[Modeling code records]
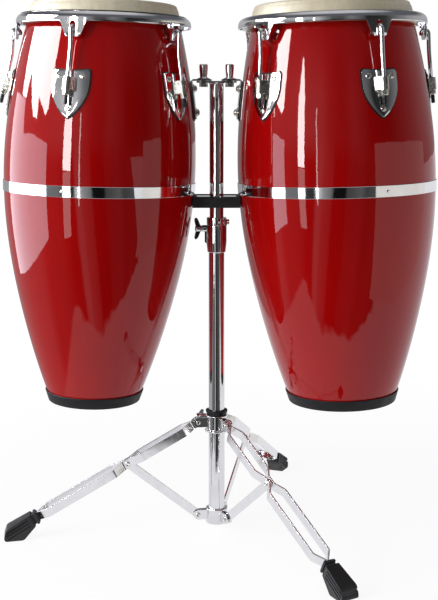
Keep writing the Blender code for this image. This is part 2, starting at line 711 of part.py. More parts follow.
# ---------------------------------------------------------------- tripod
def leg_collar():
    """The sliding collar: ring, bush, three clevises and the boss of its wing bolt."""
    flange, flange_tall = COLLAR_RADIUS + 0.002, 0.003
    section = [
        (COLLAR_BORE, COLLAR_BOTTOM), (flange, COLLAR_BOTTOM), (flange, COLLAR_BOTTOM + flange_tall),
        (COLLAR_RADIUS, COLLAR_BOTTOM + flange_tall + 0.001), (COLLAR_RADIUS, COLLAR_TOP),
        (COLLAR_RADIUS - 0.002, COLLAR_TOP), (COLLAR_RADIUS + 0.0005, COLLAR_BUSH_TOP),
        (COLLAR_BORE, COLLAR_BUSH_TOP),
    ]
    ring = revolve(section, even_angles(POLE_SEGMENTS))
    turn = Matrix.Rotation(COLLAR_WING_AZIMUTH, 4, "Z") @ Matrix.Translation((0, 0, COLLAR_WING_Z))
    ears = clevises(LEG_PIVOT_Z, 0.017, LEG_EAR_INNER)
    joined = combine("leg_collar", ring, [moved(boss(0.0165, COLLAR_BOSS_FACE), turn), *ears])
    bore = moved(rod(BOSS_BORE, 0.0170, 0.03), turn)
    return combine("leg_collar", from_mesh(joined), [bore], "DIFFERENCE")


def leg_line():
    """The line of one strip of a leg, seen from above: joined, open, pinched at M, open, joined."""
    start, joined, ramp, pinch, foot_part = -0.007, 0.012, 0.018, 0.0085, 0.0235
    return [
        (start, JOINED_HALF), (joined, JOINED_HALF),
        (joined + ramp, UPPER_LOOP_HALF), (LEG_TO_MID - pinch - ramp, UPPER_LOOP_HALF),
        (LEG_TO_MID - pinch, PINCH_HALF), (LEG_TO_MID + pinch, PINCH_HALF),
        (LEG_TO_MID + pinch + ramp, LOWER_LOOP_HALF), (LEG_END - foot_part - ramp, LOWER_LOOP_HALF),
        (LEG_END - foot_part, JOINED_HALF), (LEG_END, JOINED_HALF),
    ]


def leg():
    """Two bent steel strips joined at both ends, along +x from pivot A, with a rivet head on each at M."""
    half = STRIP_THICKNESS / 2
    strips = []
    for side in (1, -1):
        line = [(x, side * y) for x, y in leg_line()]
        strips.append(prism(ribbon(line, half), -STRIP_HALF_TALL, STRIP_HALF_TALL))
    low, high = PINCH_HALF + half - 0.001, PINCH_HALF + half + 0.0015
    rivets = [rod(RIVET_RADIUS, low * side, high * side, "xzy", 10) for side in (1, -1)]
    for rivet in rivets:
        moved(rivet, Matrix.Translation((LEG_TO_MID, 0, 0)))
    joined = combine("leg", strips[0], [strips[1], *rivets])
    return combine("leg", from_mesh(joined), [rod(PIN_HOLE, -0.01, 0.01, "xzy")], "DIFFERENCE")


def brace():
    """A flat bar along +x from pivot B, with round ends and a hole at each pivot."""
    outline = arc((0, 0), STRIP_HALF_TALL, 90, 270, 4) + arc((BRACE_LENGTH, 0), STRIP_HALF_TALL, -90, 90, 4)
    bar = prism(outline, -STRIP_THICKNESS / 2, STRIP_THICKNESS / 2, "xzy")
    holes = [rod(PIN_HOLE, -0.01, 0.01, "xzy"), rod(PIN_HOLE, -0.01, 0.01, "xzy")]
    moved(holes[1], Matrix.Translation((BRACE_LENGTH, 0, 0)))
    return combine("brace", bar, holes, "DIFFERENCE")


def foot():
    """A rubber foot over the leg's end, in the leg station's frame, with its sole flat on the ground."""
    to_leg = Matrix.Translation((PIVOT_RADIUS, 0, LEG_PIVOT_Z)) @ Matrix.Rotation(LEG_ANGLE, 4, "Y")
    neck = [to_leg @ Vector((LEG_END - FOOT_OVERLAP, 0, side * 0.0100)) for side in (1, -1)]
    toe = to_leg @ Vector((LEG_END + FOOT_BEYOND, 0, 0.0105))
    outline = [(neck[0].x, neck[0].z), (toe.x, toe.z), (toe.x + 0.005, GROUND_Z + 0.005)]
    outline += [(toe.x + 0.002, GROUND_Z), (toe.x - SOLE_LENGTH, GROUND_Z), (neck[1].x, neck[1].z)]
    bm = prism(outline, -1, 1, "xzy")
    for v in bm.verts:
        share = (v.co.x - neck[1].x) / (toe.x - neck[1].x)
        v.co.y *= FOOT_NECK_HALF + (FOOT_TOE_HALF - FOOT_NECK_HALF) * min(max(share, 0.0), 1.0)
    half = Vector((0, JOINED_HALF + STRIP_THICKNESS / 2 + GAP, STRIP_HALF_TALL + GAP))
    pocket = box(-half, half + Vector((LEG_END + GAP, 0, 0)))
    return combine("foot", bm, [moved(pocket, to_leg)], "DIFFERENCE")


def build_stand():
    base = empty("stand_base")
    collar_axis = empty("collar_slide", base, (0, 0, LEG_PIVOT_Z))
    place("lower_tube", lower_tube(), "chrome", base)
    place("leg_collar", leg_collar(), "chrome", collar_axis, (0, 0, -LEG_PIVOT_Z))
    wing_spot = (-HEIGHT_BOSS_FACE - GAP, 0, HEIGHT_WING_Z)
    place("height_wing_bolt", wing_bolt(WING_REACH), "chrome", base, wing_spot, (0, 0, math.pi))
    azimuth = Matrix.Rotation(COLLAR_WING_AZIMUTH, 4, "Z")
    wing_spot = azimuth @ Vector((COLLAR_BOSS_FACE + GAP, 0, COLLAR_WING_Z))
    turn = azimuth @ Matrix.Rotation(math.radians(70), 4, "X")
    place("collar_wing_bolt", wing_bolt(WING_REACH), "chrome", base, wing_spot, turn.to_euler())
    leg_mesh, brace_mesh, foot_mesh = leg(), brace(), foot()
    leg_spot, brace_spot = (PIVOT_RADIUS, 0, LEG_PIVOT_Z), (PIVOT_RADIUS, 0, BRACE_PIVOT_Z)
    for side, azimuth in LEG_AZIMUTHS.items():
        station = empty(side + "_leg_station", base, rotation=(0, 0, azimuth))
        place(side + "_leg", leg_mesh, "chrome", station, leg_spot, (0, LEG_ANGLE, 0))
        place(side + "_brace", brace_mesh, "chrome", station, brace_spot, (0, -BRACE_ANGLE, 0))
        place(side + "_foot", foot_mesh, "black_rubber", station)
    return base


def build_upper(base):
    upper = empty("height_slide", base)
    place("memory_lock", memory_lock(), "chrome", base)
    place("upper_tube", upper_tube(), "chrome", upper)
    for side, drum in DRUMS.items():
        build_drum(side, drum, upper)
        spot = (math.copysign(MOUNT_BOLT_X, drum["axis_x"]), 0, CROSSBAR_TOP + PLATE + 2 * GAP)
        place(side + "_mount_bolt", mount_bolt(), "chrome", upper, spot)
    bpy.context.view_layer.update()
    frames = {side: bpy.data.objects[side + "_drum"].matrix_world.copy() for side in DRUMS}
    place("saddle_pad", saddle_pad(frames), "black_rubber", upper)


clear_scene()
build_upper(build_stand())
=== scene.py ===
"""The looks of two conga drums on a folding double stand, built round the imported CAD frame.

Metres, in the CAD frame: the origin is the centre of the pole's flat bottom end, +Z is up, +X points
to the larger drum and -Y to the player. Each drum has its own frame, with z up its axis from the bottom
rim and x towards the pole. A tuning station's frame is the drum's, turned so that x points out to it.
"""

import json
from math import atan2, cos, hypot, pi, radians, remainder, sin, sqrt, tau

import bmesh
import bpy
import numpy as np
from mathutils import Matrix, Vector, noise


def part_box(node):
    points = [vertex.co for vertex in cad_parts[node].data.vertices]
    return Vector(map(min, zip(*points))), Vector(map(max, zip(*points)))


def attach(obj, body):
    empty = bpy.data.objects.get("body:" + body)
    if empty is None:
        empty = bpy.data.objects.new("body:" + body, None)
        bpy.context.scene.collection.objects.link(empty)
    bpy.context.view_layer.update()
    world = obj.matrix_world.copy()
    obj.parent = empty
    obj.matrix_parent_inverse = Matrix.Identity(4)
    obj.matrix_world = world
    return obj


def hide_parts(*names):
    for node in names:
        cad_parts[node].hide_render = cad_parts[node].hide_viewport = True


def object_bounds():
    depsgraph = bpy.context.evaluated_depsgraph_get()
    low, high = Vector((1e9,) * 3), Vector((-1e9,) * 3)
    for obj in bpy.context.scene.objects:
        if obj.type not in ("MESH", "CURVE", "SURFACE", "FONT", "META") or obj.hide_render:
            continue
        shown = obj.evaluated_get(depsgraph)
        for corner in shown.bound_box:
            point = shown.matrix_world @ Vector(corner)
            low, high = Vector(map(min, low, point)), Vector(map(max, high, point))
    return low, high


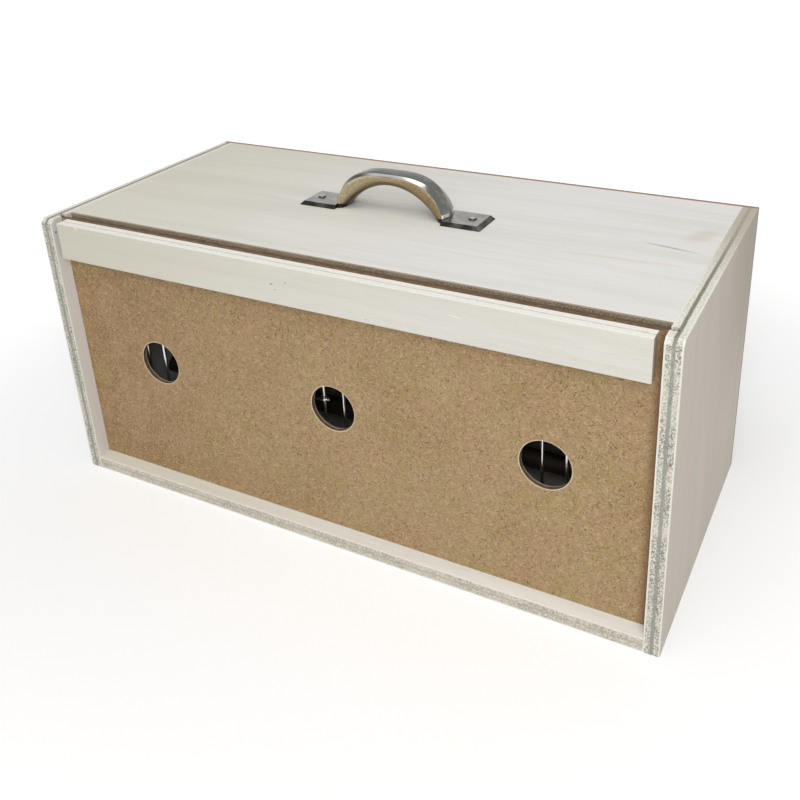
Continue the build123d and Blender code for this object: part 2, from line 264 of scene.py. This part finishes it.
def veneer(g, point, parts, layer, shift, face, painted_left_shade):
    """Colour, height and roughness of a panel's wide faces: grain, flecks and specks."""
    figure = layer(0.004, 0.07, 4.0, 0.6, 0.5)
    grain = layer(0.03, 0.9)
    fine = layer(0.12, 2.6, 2.0)
    # Towards the left the face turns darker and yellower: a painted shade.
    color = g.mix(g.ramp(parts[X], 90.0, -210.0), face, painted_left_shade)
    color = g.mix(g.ramp(figure, 0.38, 0.66, 0.0, 0.6), color, g.mix(0.5, color, shade(painted_left_shade, 0.86)))
    color = g.mix(g.ramp(grain, 0.52, 0.7, 0.0, 0.17), color, shade(painted_left_shade, 0.8))
    color = g.mix(g.ramp(fine, 0.6, 0.78, 0.0, 0.26), color, shade(painted_left_shade, 0.66))
    streaks = layer(0.0035, 0.028, 3.0, 0.6, 1.2)
    color = g.mix(g.ramp(streaks, 0.62, 0.8, 0.0, 0.5), color, srgb(214, 202, 180))
    color = g.mix(g.ramp(g.cells(point, 0.045, shift), 0.03, 0.012, 0.0, 0.6), color, srgb(126, 104, 78))
    height = g.math("ADD", g.math("MULTIPLY", grain, 0.35), g.math("MULTIPLY", fine, -0.3))
    return color, height, g.ramp(figure, 0.3, 0.7, 0.6, 0.74)


def layers(g, point, layer, shift, share, look):
    """Colour of a sawn edge: two skins, two rough zones and a middle band."""
    middle = g.math("ABSOLUTE", g.math("SUBTRACT", share, 0.5))
    speckle = g.even_noise(point, 1.3, 4.0, 0.8, shift)
    patches = g.even_noise(point, 0.04, 3.0, 0.6, shift)
    fibre = layer(0.25, 1.8, 3.0, 0.7)
    zone = g.mix(g.ramp(speckle, 0.4, 0.57), look["dark"], look["light"])
    zone = g.mix(g.ramp(patches, 0.46, 0.66, 0.0, 0.45), zone, look["light"])
    band = g.mix(g.ramp(fibre, 0.35, 0.65), shade(look["band"], 0.72), look["band"])
    band = g.mix(g.ramp(speckle, 0.35, 0.5, 0.45, 0.0), band, shade(look["band"], 0.72))
    skin = g.mix(g.ramp(fibre, 0.3, 0.7), shade(look["skin"], 0.86), look["skin"])
    blurred = g.math("ADD", middle, g.math("MULTIPLY", g.math("SUBTRACT", fibre, 0.5), 0.09))
    edge = g.mix(g.ramp(blurred, look["half"] + 0.05, look["half"] - 0.04, 0.0, 0.9), zone, band)
    edge = g.mix(g.ramp(middle, 0.39, 0.42), edge, skin)
    pit = g.math("MULTIPLY", g.ramp(g.cells(point, 0.7, shift), 0.24, 0.1), g.ramp(middle, 0.43, 0.38))
    edge = g.mix(g.math("MULTIPLY", pit, look["pits"]), edge, shade(look["dark"], 0.5))
    return edge, g.math("SUBTRACT", g.math("MULTIPLY", speckle, 2.4), g.math("MULTIPLY", pit, 1.2))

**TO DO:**
Every line from the one containing "PLATE + 2 * GAP)" through the one containing "bpy.context.scene.collection.objects.link(empty)" is to be given again exactly, both ends included, and no line outside that range.

**SOLUTION:**
        spot = (math.copysign(MOUNT_BOLT_X, drum["axis_x"]), 0, CROSSBAR_TOP + PLATE + 2 * GAP)
        place(side + "_mount_bolt", mount_bolt(), "chrome", upper, spot)
    bpy.context.view_layer.update()
    frames = {side: bpy.data.objects[side + "_drum"].matrix_world.copy() for side in DRUMS}
    place("saddle_pad", saddle_pad(frames), "black_rubber", upper)


clear_scene()
build_upper(build_stand())
=== scene.py ===
"""The looks of two conga drums on a folding double stand, built round the imported CAD frame.

Metres, in the CAD frame: the origin is the centre of the pole's flat bottom end, +Z is up, +X points
to the larger drum and -Y to the player. Each drum has its own frame, with z up its axis from the bottom
rim and x towards the pole. A tuning station's frame is the drum's, turned so that x points out to it.
"""

import json
from math import atan2, cos, hypot, pi, radians, remainder, sin, sqrt, tau

import bmesh
import bpy
import numpy as np
from mathutils import Matrix, Vector, noise


def part_box(node):
    points = [vertex.co for vertex in cad_parts[node].data.vertices]
    return Vector(map(min, zip(*points))), Vector(map(max, zip(*points)))


def attach(obj, body):
    empty = bpy.data.objects.get("body:" + body)
    if empty is None:
        empty = bpy.data.objects.new("body:" + body, None)
        bpy.context.scene.collection.objects.link(empty)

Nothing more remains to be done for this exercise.